Buffalo Bill's Wild West show, which comes to Baltimore directly from New York, where the show closed on Saturday night, arrived in this city Saturday and yesterday, and this afternoon will begin a series of four performances.

The show, which New York has proclaimed to be the best that Buffalo Bill has ever given, will be held on the York road lot, opposite Oxford avenue. This is the lot upon which the Baltimore Baseball Club had its grounds several years ago.

The first performance will be given this afternoon at 2 o'clock and the second tonight at 8. Tomorrow two performances will be given, one in the afternoon and one in the evening, at the same times. This morning a street parade will be held, in which some of the most interesting men in the troupe will ride.

The start will be made at 9:30 A.M., leaving the grounds, York road and Oxford avenue. The route is: York road to Greenmount avenue, to Forrest street, to Hillen, to Rodgers avenue, to Gay street, to Broadway, to Baltimore street, to Eutaw, to Madison, to Charles, to Mt. Royal avenue, to St. Paul street, to North avenue, to York road, to the camp grounds.

It may be well to refer to some of the features of the show. In the first place there are several of Roosevelt's Rough Riders who fought in the battle of San Juan Hill, outside of Santiago, and all of whom are vouched for by Colonel Roosevelt—now Governor Roosevelt, of New York. Chief among these, in public interest, are Privates Isabel and McGinty. Speaking of these men in a letter written to Colonel Cody (Buffalo Bill) by Governor Roosevelt, the latter said: "They are thoroughly good men. I am glad you have them with you."

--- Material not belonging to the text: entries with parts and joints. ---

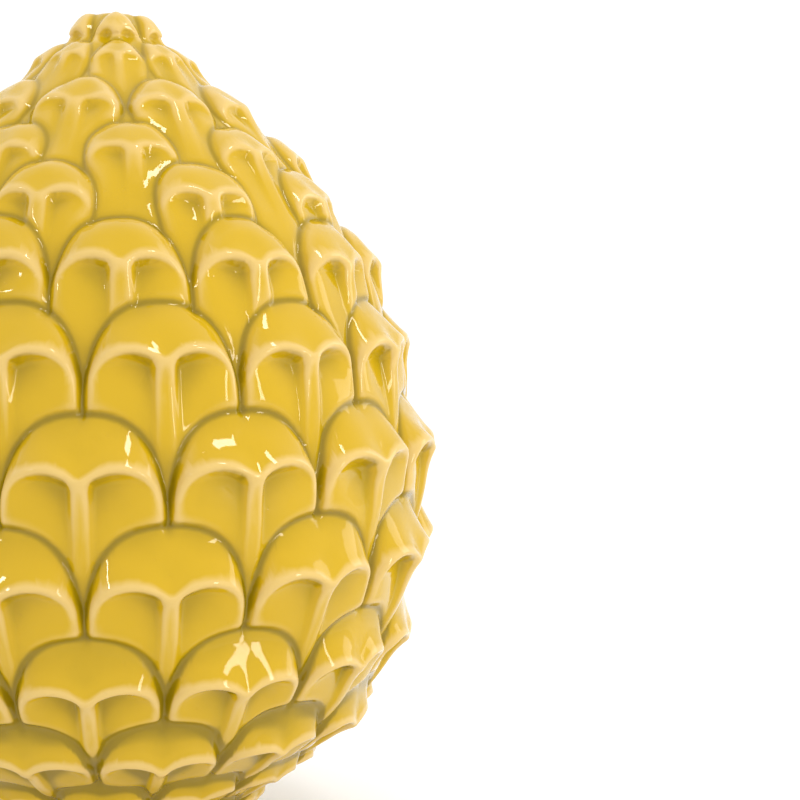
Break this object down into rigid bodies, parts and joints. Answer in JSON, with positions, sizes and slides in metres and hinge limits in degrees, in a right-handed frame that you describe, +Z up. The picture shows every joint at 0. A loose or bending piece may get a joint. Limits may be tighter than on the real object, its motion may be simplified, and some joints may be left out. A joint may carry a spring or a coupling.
{
  "type": "glazed ceramic pinecone finial",
  "caption": "Upright egg-shaped pinecone ornament with overlapping shield scales, two scoops and a midrib on each, on a low round foot.",
  "frame": {"origin": "centre of the foot's flat underside, on the cone's axis", "axes": "+Z up along the cone's axis from foot to tip; -Y towards the viewer of the picture, +X to the viewer's right"},
  "size_m": [0.228, 0.2272, 0.3],
  "materials": {
    "glaze": "honey-yellow glossy ceramic glaze, pale on the edges and darker in the grooves"
  },
  "bodies": {
    "root": {"pinecone": "glaze"}
  },
  "joints": []
}
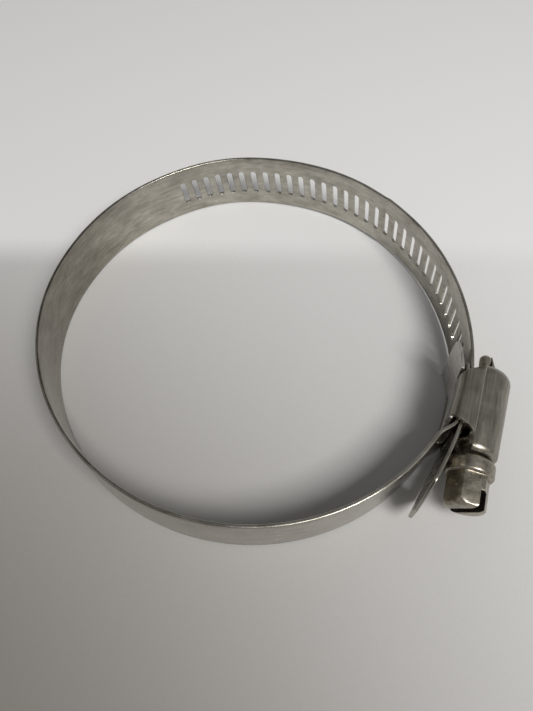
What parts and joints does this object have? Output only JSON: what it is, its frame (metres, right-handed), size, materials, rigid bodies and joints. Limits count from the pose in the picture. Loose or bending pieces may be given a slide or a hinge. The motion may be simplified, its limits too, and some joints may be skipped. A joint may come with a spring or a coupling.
{
  "type": "hose clamp",
  "caption": "Worm-drive hose clamp: a flat slotted steel band formed into a ring, pulled through a domed housing by a captive slotted hex-head screw, with a tongue bridging the gap.",
  "frame": {"origin": "centre of the hose circle, on the plane of the band's lower edge", "axes": "+Z along the hose axis; +X from the hose axis square to the housing; the screw runs along Y, its head at -Y and its pilot tip at +Y"},
  "size_m": [0.0867, 0.0776, 0.0147],
  "materials": {
    "band_steel": "rolled stainless strip, satin along its length",
    "housing_steel": "stamped stainless sheet, satin",
    "screw_steel": "nickel-toned steel with worn bright edges"
  },
  "bodies": {
    "housing_body": {"housing": "housing_steel", "saddle": "housing_steel", "band_fixed_end": "band_steel"},
    "screw_body": {"screw": "screw_steel"},
    "band_link_01_body": {"band_link_01": "band_steel"},
    "band_link_02_body": {"band_link_02": "band_steel"},
    "band_link_03_body": {"band_link_03": "band_steel"},
    "band_link_04_body": {"band_link_04": "band_steel"},
    "band_link_05_body": {"band_link_05": "band_steel"},
    "band_link_06_body": {"band_link_06": "band_steel"},
    "band_link_07_body": {"band_link_07": "band_steel"},
    "slotted_end_body": {"band_slotted_end": "band_steel"}
  },
  "joints": [
    {"name": "screw_turn", "type": "hinge", "parent": "housing_body", "child": "screw_body", "pos_m": [0.043, -0.004, 0.00635], "axis": [0, 1, 0], "range_deg": [-360, 2880]},
    {"name": "band_flex_01", "type": "hinge", "parent": "housing_body", "child": "band_link_01_body", "pos_m": [0.03337, -0.01927, 0.00635], "axis": [0, 0, 1], "range_deg": [-10.86, 1.4]},
    {"name": "band_flex_02", "type": "hinge", "parent": "band_link_01_body", "child": "band_link_02_body", "pos_m": [0.01453, -0.03568, 0.00635], "axis": [0, 0, 1], "range_deg": [-0.54, 3.95]},
    {"name": "band_flex_03", "type": "hinge", "parent": "band_link_02_body", "child": "band_link_03_body", "pos_m": [-0.01041, -0.0371, 0.00635], "axis": [0, 0, 1], "range_deg": [-1.05, 8.07]},
    {"name": "band_flex_04", "type": "hinge", "parent": "band_link_03_body", "child": "band_link_04_body", "pos_m": [-0.03098, -0.02291, 0.00635], "axis": [0, 0, 1], "range_deg": [-16.12, 2.06]},
    {"name": "band_flex_05", "type": "hinge", "parent": "band_link_04_body", "child": "band_link_05_body", "pos_m": [-0.03852, 0.00091, 0.00635], "axis": [0, 0, 1], "range_deg": [-14.2, 1.82]},
    {"name": "band_flex_06", "type": "hinge", "parent": "band_link_05_body", "child": "band_link_06_body", "pos_m": [-0.02986, 0.02435, 0.00635], "axis": [0, 0, 1], "range_deg": [-1.29, 9.94]},
    {"name": "band_flex_07", "type": "hinge", "parent": "band_link_06_body", "child": "band_link_07_body", "pos_m": [-0.00771, 0.03775, 0.00635], "axis": [0, 0, 1], "range_deg": [-0.43, 3.13]},
    {"name": "band_flex_08", "type": "hinge", "parent": "band_link_07_body", "child": "slotted_end_body", "pos_m": [0.01802, 0.03431, 0.00635], "axis": [0, 0, 1], "range_deg": [-10.97, 1.42]}
  ],
  "couplings": [
    {"joint": "band_flex_01", "follows": "screw_turn", "ratio": -0.0037548},
    {"joint": "band_flex_02", "follows": "screw_turn", "ratio": 0.0013555},
    {"joint": "band_flex_03", "follows": "screw_turn", "ratio": 0.0027833},
    {"joint": "band_flex_04", "follows": "screw_turn", "ratio": -0.0055785},
    {"joint": "band_flex_05", "follows": "screw_turn", "ratio": -0.0049141},
    {"joint": "band_flex_06", "follows": "screw_turn", "ratio": 0.0034334},
    {"joint": "band_flex_07", "follows": "screw_turn", "ratio": 0.001068},
    {"joint": "band_flex_08", "follows": "screw_turn", "ratio": -0.0037926}
  ]
}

Isabel is the man who fired the first shot when the Rough Riders were going to the front through the jungle. The Americans were under fire, but they could not see the Spaniards. Isabel's Indian-Territory eagle eye was the first to spy one of them. He dropped to his knee, took aim and fired. There was a sudden death among the Spaniards. Isabel was wounded seven times in the next few minutes. Five seconds after he dropped Captain Capron was killed.

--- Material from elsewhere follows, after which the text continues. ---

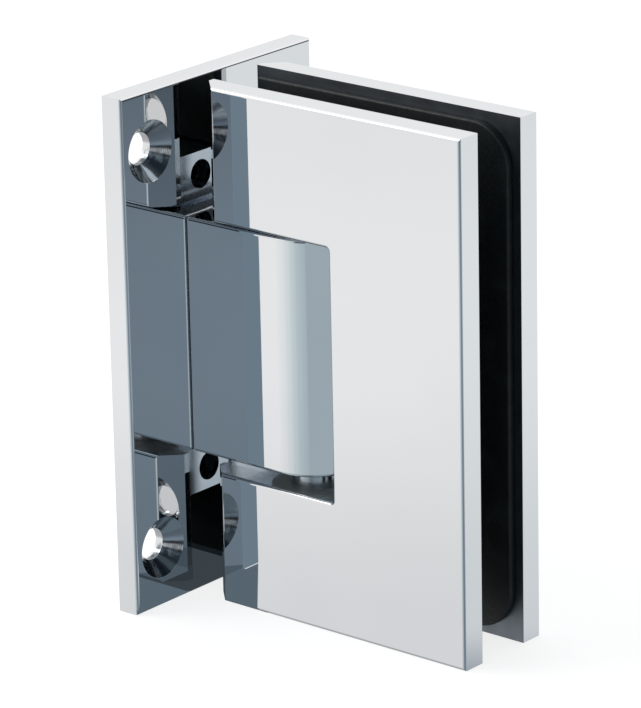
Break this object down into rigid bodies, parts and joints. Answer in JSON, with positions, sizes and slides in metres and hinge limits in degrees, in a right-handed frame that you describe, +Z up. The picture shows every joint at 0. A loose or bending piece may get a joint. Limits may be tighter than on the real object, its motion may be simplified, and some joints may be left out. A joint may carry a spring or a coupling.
{
  "type": "glass door hinge",
  "caption": "Wall-to-glass shower door hinge: full back plate with a knuckle, and a swinging clamp with black gaskets that grips a glass panel.",
  "frame": {"origin": "centre of the back plate's rear face, where it meets the wall", "axes": "+X away from the wall towards the glass, +Z up along the pivot pin, -Y towards the room side"},
  "size_m": [0.0631, 0.048, 0.09],
  "materials": {
    "wall_plate_chrome": "mirror polished",
    "pivot_block_chrome": "mirror polished",
    "clamp_chrome": "mirror polished",
    "pin_block_chrome": "plated, less polished",
    "gasket_rubber": "matt black",
    "pin_steel": "ground",
    "bush_plastic": "moulded",
    "plunger_brass": "turned",
    "spring_steel": "drawn wire",
    "dark_steel": "black oxide",
    "screw_steel": "stainless"
  },
  "bodies": {
    "wall_side": {"wall_plate": "wall_plate_chrome", "pivot_block": "pivot_block_chrome", "block_screw_upper": "screw_steel", "block_screw_lower": "screw_steel", "bush_upper": "bush_plastic", "bush_lower": "bush_plastic", "detent_spring_upper": "spring_steel", "detent_spring_lower": "spring_steel", "spring_plug_upper": "dark_steel", "spring_plug_lower": "dark_steel"},
    "door_clamp": {"front_clamp_plate": "clamp_chrome", "rear_clamp_plate": "clamp_chrome", "front_gasket": "gasket_rubber", "rear_gasket": "gasket_rubber", "pivot_pin": "pin_steel", "pin_block_upper": "pin_block_chrome", "pin_block_lower": "pin_block_chrome", "set_screw_upper": "dark_steel", "set_screw_lower": "dark_steel", "clamp_screw_upper": "screw_steel", "clamp_screw_lower": "screw_steel"},
    "upper_plunger": {"detent_plunger_upper": "plunger_brass"},
    "lower_plunger": {"detent_plunger_lower": "plunger_brass"}
  },
  "joints": [
    {"name": "door_swing", "type": "hinge", "parent": "wall_side", "child": "door_clamp", "pos_m": [0.02359, 0, 0], "axis": [0, 0, 1], "range_deg": [-90, 90]},
    {"name": "upper_plunger_slide", "type": "slide", "parent": "wall_side", "child": "upper_plunger", "axis": [1, 0, 0], "range_m": [0, 0.0007], "stiffness_N_per_m": 400, "springref_m": 0.004},
    {"name": "lower_plunger_slide", "type": "slide", "parent": "wall_side", "child": "lower_plunger", "axis": [1, 0, 0], "range_m": [0, 0.0007], "stiffness_N_per_m": 400, "springref_m": 0.004}
  ]
}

Private Muxlow, another Rough Rider who is with the troupe, is one of those who helped Edward Marshall, the correspondent of a New York newspaper, from the field after Marshall had been seriously injured. Marshall and Muxlow met a few nights ago at the Madison Square Garden, New York, and the meeting brought tears to the eyes of all who saw it.

Among the others who fought at Santiago and who are in Buffalo Bill's show are several Untied St[a]tes cavalrymen and artillerymen. There is also a detachment of real "rough riding" Englishmen, and also some Cossacks, representing Russia. A feature of the performance, and also of the parade, will be the introduction of people from all of Uncle Sam's new provinces-Cuba, Porto Rico. Hawaii and the Philippines. Mexico furnishes a large contingent, led by Orepezo, the "King of Lariat Throwers."

The charge up San Juan Hill, as portrayed by the Rough Riders and others, is said to be astonishing. In New York it excited tremendous patriotic enthusiasm. Major Burke, one of Buffalo Bill's right-hand men, personally secured the Rough Riders by traveling through Oklahoma, New Mexico and the Indian Territory. Finally, he engaged his men and sent his list to Colonel Roosevelt, who marked them all "O.K."

The baggage, seats and seat coverings of the show arrived in Baltimore Saturday and the performers, of whom there are 600, yesterday. There are also 600 horses and mules carried by the show, and several buffalos. The company carries its own electric light plant, and all the performers are fed at the groundls, 1,800 meals a day being served. The Indians camp upon the grounds.

Colonel Cody will appear at every performance. He is registered at the Stafford. Major Burke and Mr. Dexter W. Fellows, the press agent, are at the Rennert.